** BEGIN SUPPLIED INFORMATION **

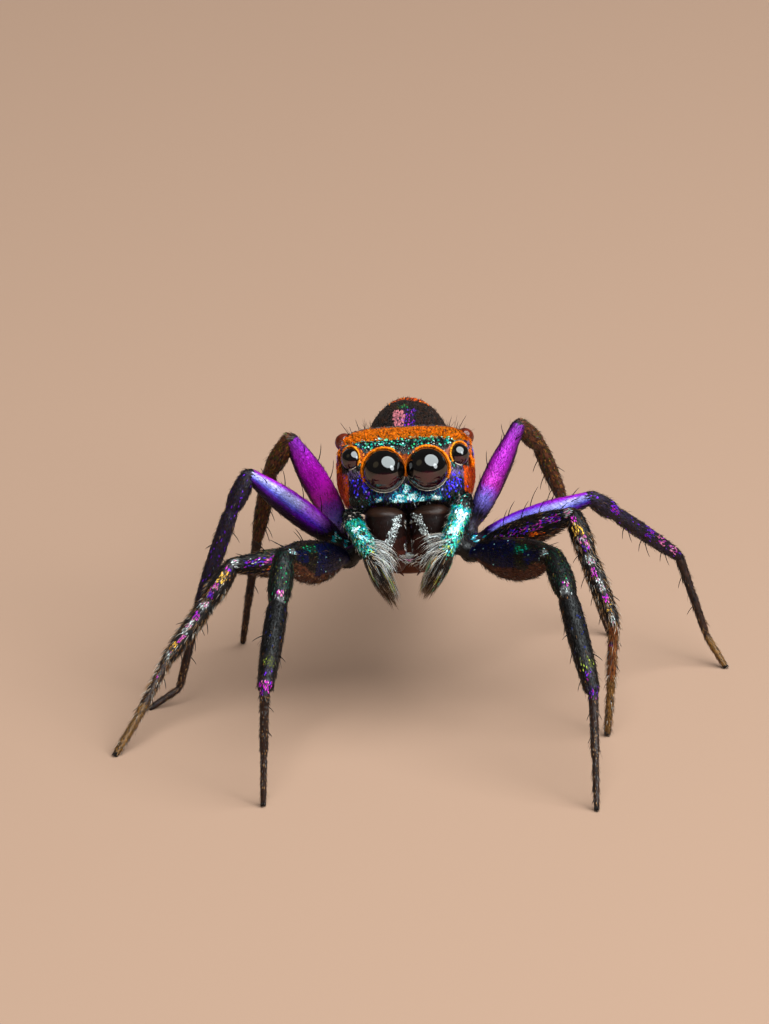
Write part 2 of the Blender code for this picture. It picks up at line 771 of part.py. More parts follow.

** END SUPPLIED INFORMATION **
** BEGIN SUPPLIED INFORMATION **

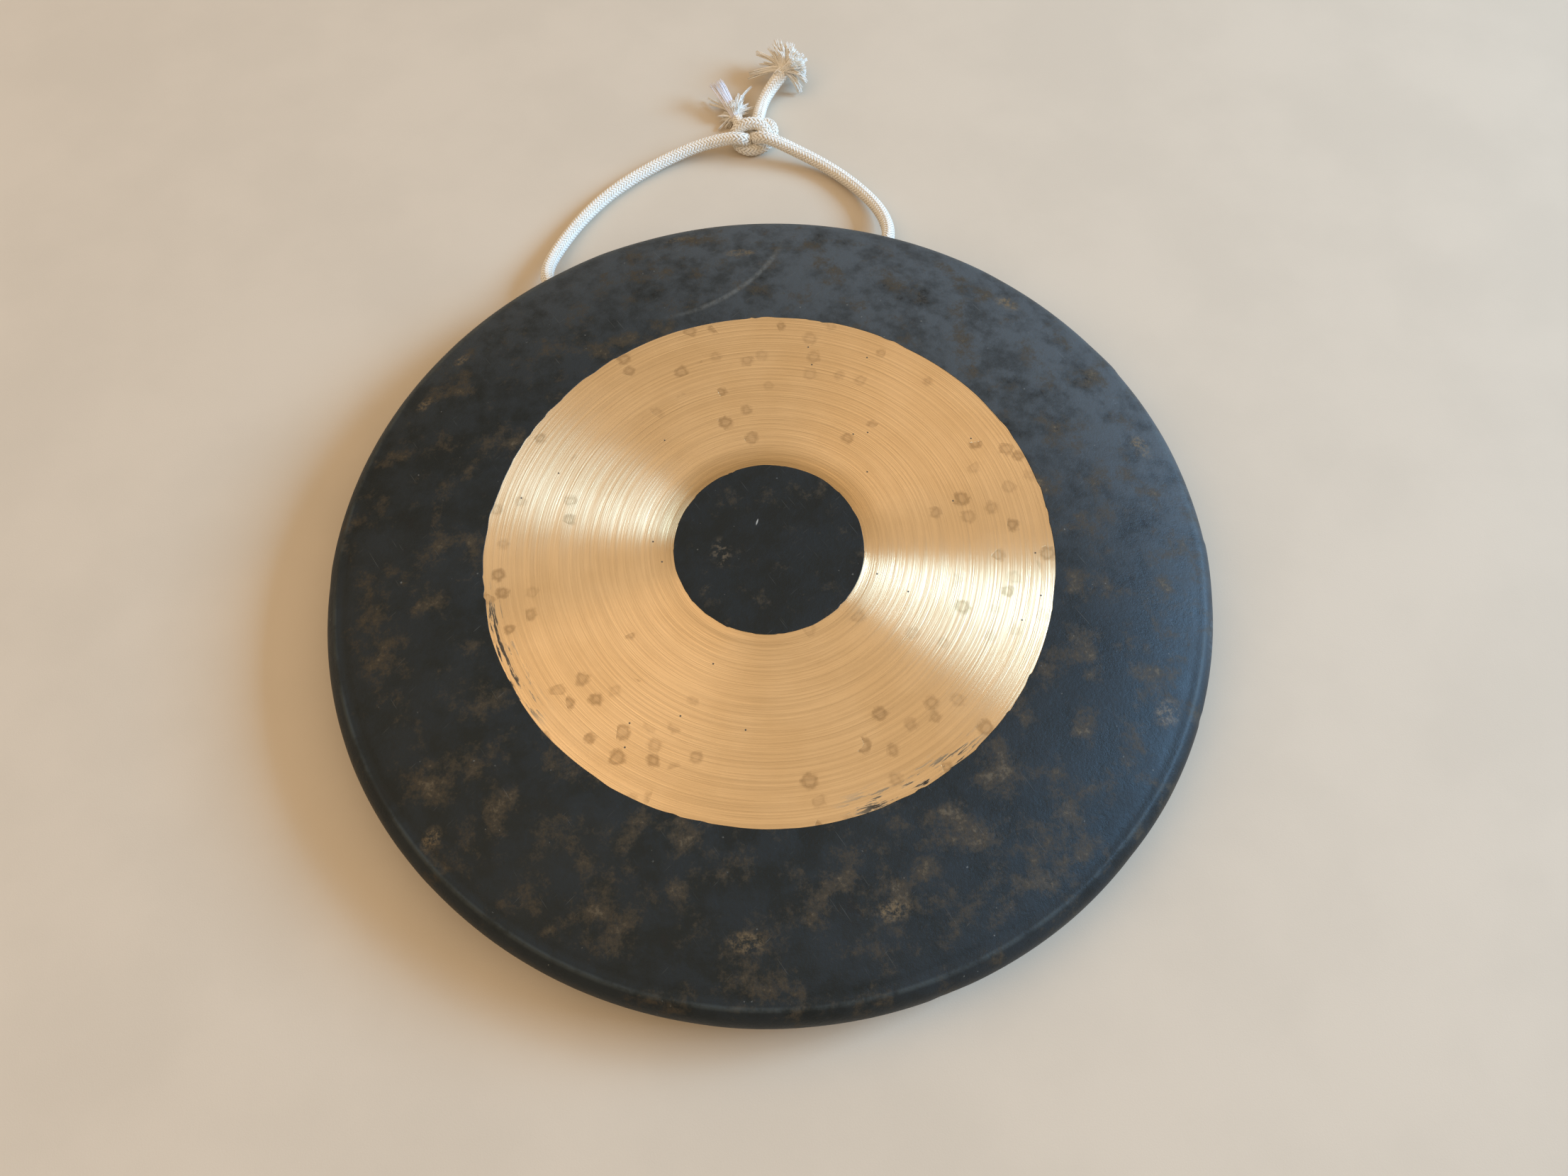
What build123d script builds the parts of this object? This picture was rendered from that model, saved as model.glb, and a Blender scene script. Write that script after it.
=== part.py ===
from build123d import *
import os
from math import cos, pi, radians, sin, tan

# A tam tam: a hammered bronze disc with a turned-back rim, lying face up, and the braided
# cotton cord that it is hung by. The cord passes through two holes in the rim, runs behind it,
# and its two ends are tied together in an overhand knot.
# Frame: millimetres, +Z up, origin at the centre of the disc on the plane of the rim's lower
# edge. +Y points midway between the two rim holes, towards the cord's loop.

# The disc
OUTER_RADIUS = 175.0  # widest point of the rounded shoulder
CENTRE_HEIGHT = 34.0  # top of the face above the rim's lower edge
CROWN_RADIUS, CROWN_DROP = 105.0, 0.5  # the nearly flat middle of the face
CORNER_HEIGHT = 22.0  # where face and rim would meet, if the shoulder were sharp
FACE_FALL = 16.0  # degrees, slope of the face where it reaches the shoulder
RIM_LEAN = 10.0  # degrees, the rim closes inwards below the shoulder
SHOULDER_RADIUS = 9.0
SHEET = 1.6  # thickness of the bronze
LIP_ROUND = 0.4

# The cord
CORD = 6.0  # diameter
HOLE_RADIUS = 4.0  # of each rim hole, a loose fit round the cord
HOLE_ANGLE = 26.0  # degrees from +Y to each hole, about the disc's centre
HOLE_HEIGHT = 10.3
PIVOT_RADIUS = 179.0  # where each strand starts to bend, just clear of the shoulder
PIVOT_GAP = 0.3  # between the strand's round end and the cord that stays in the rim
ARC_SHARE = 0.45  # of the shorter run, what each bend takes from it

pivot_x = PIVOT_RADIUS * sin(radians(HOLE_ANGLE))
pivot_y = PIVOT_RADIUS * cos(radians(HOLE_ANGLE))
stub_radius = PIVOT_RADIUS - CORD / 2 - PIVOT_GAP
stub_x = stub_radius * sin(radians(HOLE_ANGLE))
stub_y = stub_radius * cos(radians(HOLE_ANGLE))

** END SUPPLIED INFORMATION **

» **YOUR GOAL**
Your output shall consist solely of the lines from the line with "What build123d script" to the line with "from math import cos, pi, radians, sin, tan", reproduced exactly, both ends included.

» **THE SOLUTION**
What build123d script builds the parts of this object? This picture was rendered from that model, saved as model.glb, and a Blender scene script. Write that script after it.
=== part.py ===
from build123d import *
import os
from math import cos, pi, radians, sin, tan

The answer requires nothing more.